The above includes (without restriction):

  • Briefings and campaigns, be they competitive or not, for which a proposal is requested without the commission being executed by Castel or an agency, and this within one month following handover of the proposal;
  • Briefings and campaigns, be they competitive or not, for which a proposal, strategy or media insertion is requested, such as has been recommended by Castel;
  • Briefings and campaigns, whereby the commission is cancelled after the proposal, due to one of the following reasons, e.g., “restructuring or reorganization within the company, non-launching of a product, a changed market or legal instance, a budget cut” …

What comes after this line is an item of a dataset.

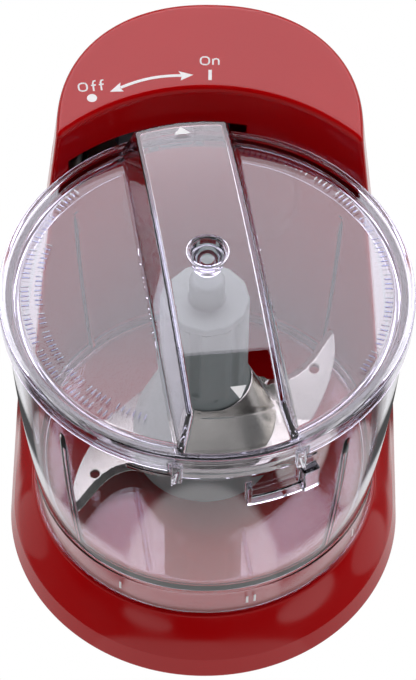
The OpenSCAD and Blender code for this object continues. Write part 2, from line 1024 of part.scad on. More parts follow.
// Clear lid: disc, skirt, locating ring, hollow grip, rear lug and front tab
module lid() {
    color([0.88, 0.9, 0.94, 0.35])
        on_axis()
            rotate([0, 0, grip_rest])
                difference() {
                    union() {
                        rotate_extrude($fn = 144)
                            polygon([
                                [0, lid_z - lid_t], [63.4, lid_z - lid_t], [63.6, lid_z - 10.3],
                                [64.8, lid_z - 10.3], [65, lid_z - lid_t],
                                [skirt_in, lid_z - lid_t], [skirt_in, skirt_z],
                                [lid_r, skirt_z], [lid_r, lid_z - 1.2],
                                [lid_r - 0.4, lid_z - 0.4], [lid_r - 1.2, lid_z], [0, lid_z]
                            ]);
                        grip_solid(0, lid_z - 1);
                        arc_wall(lug_r, lid_r - 1, -lug_half, lug_half, 129.2, 134);
                        arc_wall(lid_r, skirt_in, 180 - tab_half, 180 + tab_half, tab_z, 130);
                        for (s = [-1, 1])
                            arc_wall(lid_r + 1, skirt_in, 180 + s * tab_half - 1.5,
                                     180 + s * tab_half + 1.5, tab_z, 133.4);
                    }
                    grip_solid(grip_t, lid_z - lid_t - 1);
                    rod(cup_bore, 140, 170);
                }
}

// Clear cup in the middle of the grip that steadies the neck of the hub
module lid_bearing_cup() {
    color([0.9, 0.92, 0.95, 0.5])
        on_axis()
            rotate_extrude()
                polygon([
                    [0, neck_z + 0.4], [5.2, neck_z + 0.4], [6.2, grip_z - 4], [6.2, grip_z + 0.3],
                    [7.4, grip_z + 0.3], [7.4, grip_z + 1], [5.6, grip_z + 1],
                    [2, neck_z + 3.4], [0, neck_z + 3.4]
                ]);
}

housing();
bottom_plate();
feet();
case_screws();
cord_gland();
cord_clamp();
clamp_screws();
motor_can();
motor_magnets();
motor_end_bell();
motor_brushes();
motor_bushes();
motor_bracket();
motor_screws();
bracket_grommets();
bracket_screws();
armature_core();
armature_windings();
commutator();
motor_shaft();
motor_pulley();
drive_belt();
driven_pulley();
spindle_shaft();
spindle_housing();
spindle_bushes();
spindle_washer();
spindle_circlip();
spindle_seal();
spindle_screws();
drive_coupling();
interlock_slider();
microswitch();
switch_plunger();
switch_screws();
control_board();
board_parts();
board_screws();
wiring();
bowl();
blade_hub();
hub_cap();
hub_drive_insert();
blade_lower();
blade_upper();
lid();
lid_bearing_cup();
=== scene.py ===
"""Visual model of a compact food processor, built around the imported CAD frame.

Shapes are written in millimetres about the bowl's own axis and moved into the frame, which is in metres.
Each moulded shape is a field: a function of the place that is negative inside the shape. mesh_field turns
it into a mesh.
"""

import json
import math

import bpy
import numpy as np
from mathutils import Matrix, Vector


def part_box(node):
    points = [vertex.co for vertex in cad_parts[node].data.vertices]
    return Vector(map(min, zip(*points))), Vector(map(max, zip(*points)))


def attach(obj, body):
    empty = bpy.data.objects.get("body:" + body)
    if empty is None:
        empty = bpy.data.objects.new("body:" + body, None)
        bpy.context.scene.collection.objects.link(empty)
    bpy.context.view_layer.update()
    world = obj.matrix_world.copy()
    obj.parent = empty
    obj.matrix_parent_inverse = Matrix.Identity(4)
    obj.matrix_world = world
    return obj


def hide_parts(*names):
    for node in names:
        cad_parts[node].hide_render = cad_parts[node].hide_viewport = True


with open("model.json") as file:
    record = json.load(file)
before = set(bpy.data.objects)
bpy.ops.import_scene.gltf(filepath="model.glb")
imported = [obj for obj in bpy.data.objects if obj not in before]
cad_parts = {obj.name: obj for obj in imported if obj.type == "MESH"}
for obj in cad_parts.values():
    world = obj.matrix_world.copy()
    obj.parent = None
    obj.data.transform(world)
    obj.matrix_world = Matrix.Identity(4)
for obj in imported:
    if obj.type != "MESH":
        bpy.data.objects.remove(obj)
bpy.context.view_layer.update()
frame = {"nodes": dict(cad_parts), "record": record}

MM = 0.001
shaft_low, shaft_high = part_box("spindle_shaft")
AXIS = Vector(((shaft_low[0] + shaft_high[0]) / 2, (shaft_low[1] + shaft_high[1]) / 2, 0))

# ---------------------------------------------------------------- dimensions
BASE_R, BASE_BACK, FOOT = 71.0, 120.0, 1.5
CREASE_R, CREASE_Z = 69.3, 10.2
DECK_R, DECK_Z, SLOPE_BULGE = 61.9, 28.0, 0.3
DRUM_R, DRUM_Z = 58.9, 40.0
PLAN_Y, PLAN_POWER = 59.0, 2.2
TOWER_Z, TOWER_HALF, TOWER_BACK = 154.5, 52.5, 111.0
TOWER_TILT = math.radians(3)
BAY_R, SHELL = 72.5, 2.5
LID_R, LID_Z, LID_T = 70.0, 136.3, 2.0
GRIP_REST = 9.8
GRIP_TOP, GRIP_DROP = 157.3, 7.0
FLOOR_Z, FLOOR_T, RIM_Z, BOWL_T = 42.0, 2.5, 134.0, 2.2
HUB_R, HUB_TOP, HUB_Z = 14.6, 128.0, 131.0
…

For such speculative commissions Castel shall submit an invoice for hours worked, at a rate of €100.00 per hour; plus any expenses incurred during those hours, and in any case at a minimum of 15% of the value of the formulated proposal. The fact that a free of obligation proposal was possibly made does not change any of the above. A free of obligation proposal is, after all, exclusively made by Castel if the commission has an outline, at the time of briefing.

7. Copyrights

Unless otherwise agreed (in writing), Castel retains the intellectual property rights to all its works. In as much as the intellectual property rights are handed over to the client, ownership will only take effect following payment of the agreed price. In as much as the intellectual property rights are not handed over to the client, the client shall acquire user rights, which are non-exclusive and non-transferable. The client shall in no way make any of the works designed by Castel available to third parties, be it in the form of compensation, or free of charge. The client shall, unless otherwise agreed (in writing), only use the designs, creatives and documents drawn up by Castel for the purpose as originally intended. The client is prohibited to have the designs, creatives or documents, which have without doubt been drawn up by Castel, translated, revised, rearranged, or changed in any way, without prior permission of Castel.

8. Author’s corrections

Author’s corrections are corrections made by the client during a particular phase of the plan, be they after approval has been granted (in writing) or not. All consequences of such corrections are wholly at the risk of the client; which includes consequences of having changed the text, adapted the media plans, or having changed any quantities.

9. Complaints

Services are considered to have been accepted by the client within 8 calendar days following the delivery of the delivered services, unless an accurately described, detailed complaint reaches Castel, by registered post, prior to the aforementioned deadline elapsing.

10. Conditional Ownership

The delivered goods remain the property of Castel until such time full payment has been made against the set price. Until such payment the goods may not be alienated, or pledged in any way as a form of guarantee.

11. Payment

Castel invoices are payable upon receipt of invoice; nett, without discount, and at the main Castel office, unless otherwise explicitly agreed. Upon default of complete payment of the invoice on the payment due date, as of the first day thereafter interest shall be owed, by law and without proof of default being required, pursuant to clause 5 of the 02-08-02 law; which combats trade transaction arrears, namely by increasing the reference interest base by 7%, which is rounded off to the highest ½%, yet without the said interest base rating measuring lower than an annual 12%. Damage compensation is due by way of compensation of external judicial payment claims and administrative work increases, by law and without proof of default being required; estimated at 10% of the arrear amount, set at a minimum of €70.00, plus a fixed amount of €13.00 per reminder, and likewise any possible registration tax. Moreover, if Castel needs to instigate legal payment claims, all costs related to the claim shall be paid by the client to Castel; without this compensation however, upon comparison measuring lower than the amount due, following application of the rate of demandable costs resulting from certain material deeds being conducted, such as determined by the Royal decree, pursuant to clause 1022 Ger.W. Pursuant to the current conditions, all payments made by the client shall first be used against any interests due; then against damage compensations and demandable payment costs, and only after this, against outstanding invoices, whereby the oldest outstanding amounts are first settled, and this irrespective of comments or statements made by the client upon payment.

12. Territorial authority and applicable legislation

The Belgian courts of law are exclusively authorized in the event of a dispute, more specifically; the courts of law within the district where the main office of Castel is situated. Belgian law applies to all agreements between parties.